Musically speaking, the psychedelic counterculture didn’t just get down and dirty with electric guitars. Altered states also opened rock music up to exotic and meditative sounds and instruments drawn from Asia, Africa, and the Middle East. Such world inspirations also saturate the amazing music of The Trees Community, a semi-communal Christian collective originally based in the East Village. Founded by the visionary “Shipen” Lebzelter, who played sitar in the group, the Trees drew from tantric Buddhism and other religious traditions, but placed full-on Christian conversion at the heart of their path. Though fond of free folkish mini-dramas like “Psalm 42,” their most memorable song is the haunting a capella gem “Jesus He Knows.”

Jesus He Knows by The Trees Community on Grooveshark

By the late 1970s, the countercultural intensity of the Jesus movement had largely disappeared. Life-styles grew more conventional, while the musical underground developed grew into an industry. One band that kept the freak fire alive was the All Saved Freak Band, which featured the disturbing gruff vocals of authoritarian street preacher Larry Hill and the feverish fretwork of former James Gang guitarist Glenn Schwartz (replaced by Joe Walsh after going Christian). Though they rocked hard, the band also effectively incorporated chamber instruments like harpsichord and cello, which are used to great effect on the astoundingly titled 1976 classic For Christians, Elves and Lovers.

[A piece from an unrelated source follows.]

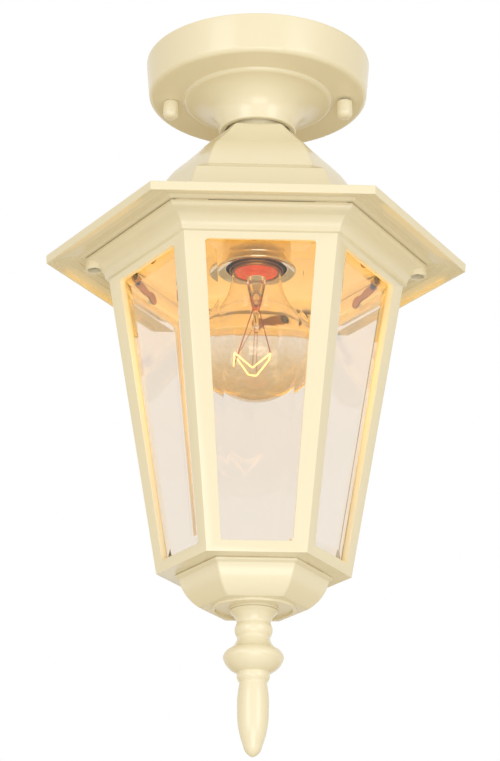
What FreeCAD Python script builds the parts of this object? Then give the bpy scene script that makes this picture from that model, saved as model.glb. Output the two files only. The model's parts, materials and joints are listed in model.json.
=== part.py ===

After Schwartz was kidnapped from the group’s creepy home church scene and worked over, unsuccessfully, by cult deprogrammers, the band came out with Brainwashed, which featured the pensive prophetic rumblings of “Ode to Glenn Schwartz.” While there were many great Jesus rock bands of the era, including many unmentioned here, the All Saved Freak Band represents an almost perfectly representative mix of prophetic aggression and sweet devotion. Would that all the Lord’s rockers were freaks.